You want to understand this vendor’s weaknesses just as well as its strengths, as this will better inform your final decision.

2. Integration With Other Solutions

No EdTech solution exists in a vacuum. A student information system, for instance, is of little use if it cannot integrate with your learning management system. A financial management tool loses a lot of its value if it doesn’t perform seamlessly with your HR & Payroll platform. 

It is therefore crucial that you evaluate each new piece of technology not as a standalone solution, but in terms of how it slots into your school district’s overall ecosystem and technology stack. Put together a list of all the software your school district uses, both in the office and in the classroom, and present it to any vendor you intend to evaluate.


3. The True Total Cost of Ownership

Smiling young woman looking behind while studying on laptop in university library.

It’s important to remember that the license price of an EdTech solution is only part of its total cost of ownership. 

You must also consider the cost of deployment and integration. Day-to-day overhead and lifecycle management. Training and onboarding. In some cases, even the infrastructure on which the solution is hosted, and the network used to access it. 

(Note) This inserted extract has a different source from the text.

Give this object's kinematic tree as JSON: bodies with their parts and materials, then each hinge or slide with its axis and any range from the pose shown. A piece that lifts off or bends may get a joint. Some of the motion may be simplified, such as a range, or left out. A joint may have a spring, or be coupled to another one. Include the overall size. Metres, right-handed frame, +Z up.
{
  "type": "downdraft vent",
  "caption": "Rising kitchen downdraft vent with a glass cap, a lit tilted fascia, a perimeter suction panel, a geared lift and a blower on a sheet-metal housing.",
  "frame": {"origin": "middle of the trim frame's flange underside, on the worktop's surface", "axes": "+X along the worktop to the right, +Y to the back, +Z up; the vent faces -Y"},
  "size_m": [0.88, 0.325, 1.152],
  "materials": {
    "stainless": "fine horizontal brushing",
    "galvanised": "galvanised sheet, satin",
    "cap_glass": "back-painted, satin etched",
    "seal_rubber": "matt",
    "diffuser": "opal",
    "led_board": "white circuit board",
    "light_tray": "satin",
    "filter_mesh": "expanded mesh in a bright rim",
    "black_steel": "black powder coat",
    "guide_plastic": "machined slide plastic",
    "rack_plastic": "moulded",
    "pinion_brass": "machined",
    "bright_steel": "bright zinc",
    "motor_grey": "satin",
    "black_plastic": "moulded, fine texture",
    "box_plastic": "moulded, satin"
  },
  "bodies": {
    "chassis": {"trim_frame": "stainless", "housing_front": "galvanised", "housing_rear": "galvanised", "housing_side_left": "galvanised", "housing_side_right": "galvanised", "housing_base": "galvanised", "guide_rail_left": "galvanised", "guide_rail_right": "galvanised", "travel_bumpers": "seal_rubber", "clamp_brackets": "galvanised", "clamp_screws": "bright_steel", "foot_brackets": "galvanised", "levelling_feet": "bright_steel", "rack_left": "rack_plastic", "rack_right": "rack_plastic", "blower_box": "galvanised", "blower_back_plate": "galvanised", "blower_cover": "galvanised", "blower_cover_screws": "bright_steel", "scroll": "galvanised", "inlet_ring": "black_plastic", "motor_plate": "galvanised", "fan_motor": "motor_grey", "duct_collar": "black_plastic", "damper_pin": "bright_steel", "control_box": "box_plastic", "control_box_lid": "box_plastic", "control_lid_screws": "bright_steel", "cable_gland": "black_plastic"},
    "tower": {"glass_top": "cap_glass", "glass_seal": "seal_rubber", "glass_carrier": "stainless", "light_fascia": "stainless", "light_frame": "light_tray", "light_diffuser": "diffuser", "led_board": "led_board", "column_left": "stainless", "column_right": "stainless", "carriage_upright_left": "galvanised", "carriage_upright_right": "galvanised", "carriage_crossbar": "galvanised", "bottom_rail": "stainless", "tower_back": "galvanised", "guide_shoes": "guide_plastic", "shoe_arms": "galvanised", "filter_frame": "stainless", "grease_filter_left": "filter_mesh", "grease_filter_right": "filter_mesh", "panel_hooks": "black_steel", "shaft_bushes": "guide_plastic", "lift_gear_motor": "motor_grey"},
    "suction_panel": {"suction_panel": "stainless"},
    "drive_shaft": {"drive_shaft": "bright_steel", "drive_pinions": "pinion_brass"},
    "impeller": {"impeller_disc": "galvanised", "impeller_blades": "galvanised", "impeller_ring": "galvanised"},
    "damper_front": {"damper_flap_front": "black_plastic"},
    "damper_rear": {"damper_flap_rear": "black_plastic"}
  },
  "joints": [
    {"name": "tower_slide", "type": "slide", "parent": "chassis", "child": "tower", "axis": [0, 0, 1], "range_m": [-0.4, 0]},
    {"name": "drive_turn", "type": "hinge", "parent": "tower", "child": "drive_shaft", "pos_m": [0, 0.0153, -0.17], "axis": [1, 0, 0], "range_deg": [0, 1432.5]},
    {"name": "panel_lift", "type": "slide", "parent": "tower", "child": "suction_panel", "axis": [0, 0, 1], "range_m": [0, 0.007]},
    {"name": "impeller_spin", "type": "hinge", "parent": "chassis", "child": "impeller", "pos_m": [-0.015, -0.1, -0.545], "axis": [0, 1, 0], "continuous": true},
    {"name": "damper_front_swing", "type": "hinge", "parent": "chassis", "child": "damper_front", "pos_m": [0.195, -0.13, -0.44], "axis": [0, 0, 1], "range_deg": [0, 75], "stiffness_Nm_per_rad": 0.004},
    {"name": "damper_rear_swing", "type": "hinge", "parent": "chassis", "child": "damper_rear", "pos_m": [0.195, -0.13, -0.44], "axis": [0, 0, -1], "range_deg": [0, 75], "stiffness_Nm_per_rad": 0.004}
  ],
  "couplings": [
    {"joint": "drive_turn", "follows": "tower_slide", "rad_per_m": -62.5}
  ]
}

In most cases, the license will comprise the bulk of your TCO. But those other costs can add up fast. You need to adjust your budget accordingly. 

It’s also important to pay attention to the specifics of your contract and the vendor’s pricing structure. Some EdTech providers use metered or usage-based pricing rather than static licenses. Working with those providers means your costs will fluctuate based on your needs — something you must account for in your budget.


4. Up to Standards

What regulatory standards, privacy legislation, and certifications must your school district adhere to? It’s important that you seek out an EdTech provider that is either subject to the same regulations or else has a deep understanding of them. Depending on where you’re based, you might be able to refer to your region’s Board of Education for a list of approved vendors and solutions.

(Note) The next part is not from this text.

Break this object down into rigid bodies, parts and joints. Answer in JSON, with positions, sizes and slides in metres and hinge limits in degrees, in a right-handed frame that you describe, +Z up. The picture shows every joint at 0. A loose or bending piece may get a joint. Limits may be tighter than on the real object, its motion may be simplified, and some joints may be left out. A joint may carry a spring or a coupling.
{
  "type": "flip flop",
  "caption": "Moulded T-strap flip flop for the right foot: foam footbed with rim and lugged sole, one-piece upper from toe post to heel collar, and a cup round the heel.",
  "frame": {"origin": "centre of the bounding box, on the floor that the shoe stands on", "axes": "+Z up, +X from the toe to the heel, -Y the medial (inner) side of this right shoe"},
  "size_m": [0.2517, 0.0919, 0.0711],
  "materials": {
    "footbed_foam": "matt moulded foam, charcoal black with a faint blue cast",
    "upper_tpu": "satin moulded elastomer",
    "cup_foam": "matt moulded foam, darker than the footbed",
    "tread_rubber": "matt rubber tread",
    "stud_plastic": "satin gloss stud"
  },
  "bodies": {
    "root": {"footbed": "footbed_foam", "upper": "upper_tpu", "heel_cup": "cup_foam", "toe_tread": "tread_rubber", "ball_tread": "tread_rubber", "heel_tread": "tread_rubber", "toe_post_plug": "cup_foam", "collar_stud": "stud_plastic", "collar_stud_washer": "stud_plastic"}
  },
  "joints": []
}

5. Data Orchestration, Analytics, and Insights

Data silos are not only costly, they also tend to have an adverse effect on learning outcomes. Your district needs to take whatever measures it can to break down those silos. Integration is part of this — but how the technology you’re evaluating contends with its own data is even more important. 

While not every EdTech solution needs built-in analytics, orchestration is a non-negotiable feature of everything from student information systems to learning management solutions. It’s not enough for software to integrate with your existing infrastructure. It must also be easy for you to direct the flow of all data generated by that solution, ensuring it’s properly organized and categorized.


6. Your Needs and Goals

What is it you’re trying to achieve with this deployment? 

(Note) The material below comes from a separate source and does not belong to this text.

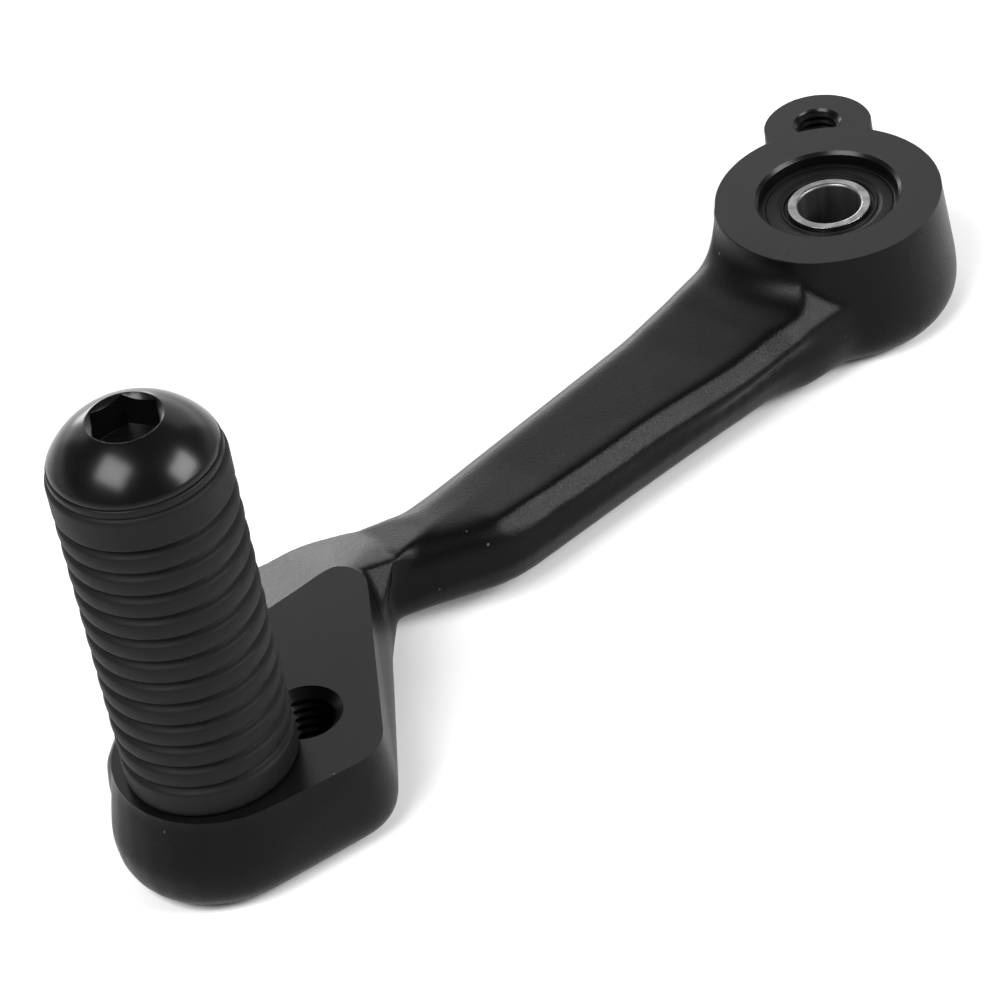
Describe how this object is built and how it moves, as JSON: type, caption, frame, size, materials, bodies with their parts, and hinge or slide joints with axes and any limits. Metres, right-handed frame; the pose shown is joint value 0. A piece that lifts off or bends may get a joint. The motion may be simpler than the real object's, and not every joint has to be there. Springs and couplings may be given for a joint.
{
  "type": "gear shift lever",
  "caption": "Forged motorcycle gear shift lever with a ball-bearing pivot hub, a tapped linkage ear and a ribbed rubber toe peg on a two-position pad.",
  "frame": {"origin": "on the pivot axis, midway along the pivot bore, where the two bearings meet", "axes": "+Z along the pivot axis towards the side the toe peg stands on, +X from the pivot to the toe peg"},
  "size_m": [0.1506, 0.0381, 0.0626],
  "materials": {
    "forged_black": "satin black anodised forging with machined faces",
    "bearing_steel": "ground bearing steel",
    "ball_steel": "polished balls",
    "cage_steel": "pressed steel ribbon",
    "seal_rubber": "moulded nitrile seal",
    "spring_steel": "phosphated spring steel",
    "gloss_screw": "gloss black screw head",
    "washer_black": "satin black washer",
    "tube_steel": "drawn steel tube",
    "peg_rubber": "matt ribbed rubber"
  },
  "bodies": {
    "lever": {"lever_body": "forged_black", "front_outer_ring": "bearing_steel", "rear_outer_ring": "bearing_steel", "front_outer_seal": "seal_rubber", "front_inner_seal": "seal_rubber", "rear_outer_seal": "seal_rubber", "rear_inner_seal": "seal_rubber", "circlip": "spring_steel", "peg_screw": "gloss_screw", "peg_washer": "washer_black", "peg_tube": "tube_steel", "peg_rubber": "peg_rubber"},
    "pivot_rings": {"front_inner_ring": "bearing_steel", "rear_inner_ring": "bearing_steel"},
    "front_ball_set": {"front_balls": "ball_steel", "front_cage_upper": "cage_steel", "front_cage_lower": "cage_steel"},
    "rear_ball_set": {"rear_balls": "ball_steel", "rear_cage_upper": "cage_steel", "rear_cage_lower": "cage_steel"}
  },
  "joints": [
    {"name": "pivot_turn", "type": "hinge", "parent": "lever", "child": "pivot_rings", "pos_m": [0, 0, 0], "axis": [0, 0, 1], "continuous": true},
    {"name": "front_ball_turn", "type": "hinge", "parent": "lever", "child": "front_ball_set", "pos_m": [0, 0, 0.0035], "axis": [0, 0, 1], "continuous": true},
    {"name": "rear_ball_turn", "type": "hinge", "parent": "lever", "child": "rear_ball_set", "pos_m": [0, 0, -0.0035], "axis": [0, 0, 1], "continuous": true}
  ],
  "couplings": [
    {"joint": "front_ball_turn", "follows": "pivot_turn", "ratio": 0.3677},
    {"joint": "rear_ball_turn", "follows": "pivot_turn", "ratio": 0.3677}
  ]
}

Is your goal to streamline the staff entitlement process? Are you looking for a platform with automated absence management? Do you need a forward-facing student information system that empowers students and their parents with access to payment, records, and feedback forms? 

More importantly, does the vendor you’re evaluating understand both your objective and the reasoning behind that objective?  Are they willing to work closely with you in pursuit of those goals? Do they have some idea of the necessary features and standards?


7. Support for All Stakeholders

Teachers learn new Student Information Software together on laptops

How invested is the vendor in your success? Are they willing to go above and beyond for the sake of their clients, or is each license they sell simply another paycheck to them? 

Ultimately, the above can be boiled down to a single question. Will the vendor support your school district both during and after deployment?  In this context, support takes two forms: 

  • Professional development. If the solution you’re deploying has a learning curve, does the vendor provide the necessary training and onboarding materials to help you get teachers and faculty using it?
  • Big picture support. Does the vendor send out or publish additional materials as their solution evolves? How easy is it to get in touch with the vendor’s technical support team


8. Usability

We’ve saved the most important part for last. It doesn’t matter how well a solution performs on paper. It doesn’t matter how seamlessly the solution can integrate with your existing tools. What matters is whether or not it’s easy to use.


Closing Thoughts

Evaluating an EdTech partner is an extensive, deeply-involved process. It needs to be. Because the only thing worse than not having the right tools for a particular use case is having the wrong ones. 

With that in mind, the last piece of advice we’ll give is that ultimately, no EdTech is truly one size fits all. Even the most flexible solution will likely need to be tweaked and adjusted to operate successfully in certain districts. And even the best vendor’s solution might not provide you with everything you need.